Patient care important
However, she hastened to add that it does not mean having to compromise patient care in any way.
"I will never do anything that crosses my professional boundaries or the level of care that I want to give to my patients, but I can also create healthy boundaries for myself and for my team as well.
"And a lot of that is setting expectations of my patients, who for many years have expected this a lovely service, and I've had to be really honest with them, and say, "Look, we can't do what we used to do."
She pointed out that from their exposure to television and social media they are aware about the challenges faced by pharmacies.
"So, actually, if you're honest with your patients, they'll help me and support me as well. Many will try and get me new patients, many will try to support me.
"But they all say they'll be lost without us. So, I think engaging our patients, who are our biggest advocates, is a real key for our survival."
So, she has two messages for her fellow contractors, "Stop being Mother Teresa" and "Show me the money".
Plan A and B
She also urges them to have a plan in place.

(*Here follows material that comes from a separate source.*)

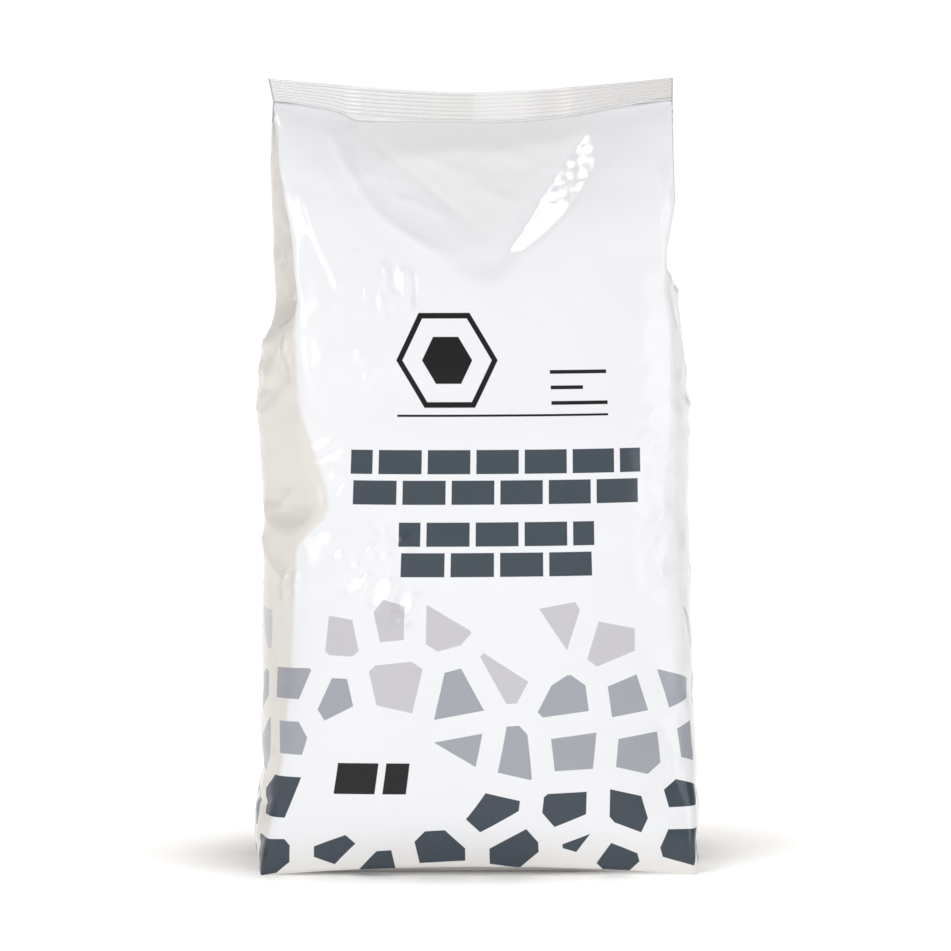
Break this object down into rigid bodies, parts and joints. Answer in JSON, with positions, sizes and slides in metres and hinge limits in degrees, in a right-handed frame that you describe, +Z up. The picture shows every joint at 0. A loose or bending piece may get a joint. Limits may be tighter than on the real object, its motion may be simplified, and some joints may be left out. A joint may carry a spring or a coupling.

"Because sometimes it feels relentless, sometimes it feels like we're flogging a dead horse, and if we don't have a plan, it just gets harder for us, and it gets more difficult, and we burn out even more."
For her, the plan is to create as many efficiencies as I can, "I've already implemented new software for cascade buying, so that my buying is really sharp and my margins are as high as they can be.
"I've implemented a new software, which includes accuracy checking, barcode scanning technology to free up my time. I've trained up my team to put on dispensers and ACDs, so that my time is very free now, and my time is spent doing things that show me the money, doing more private services."
She claims that for someone like her "who is so NHS and so altruistic," it was hard to start private services.
"But actually, I am loving delivering them. My patients are so grateful I'm offering these services from someone they trust already."
She also claims that she has set two plans for the coming three years.
"In 2029 my pharmacy, the actual building, will have been a pharmacy for 100 years. My family will have run it for 50 years, and I will have run it for 25," she said.
"I'm doing everything I can to create the environment where we should be flourishing, but if I get to 2028/29 and I haven't flourished, and yet I've done everything I can to introduce all these efficiencies, my plan B has to come in place, which is obviously turn myself into a Starbucks."
She advises contractors to have a backup plan B in case things go wrong, "because we cannot continue flogging a dead horse".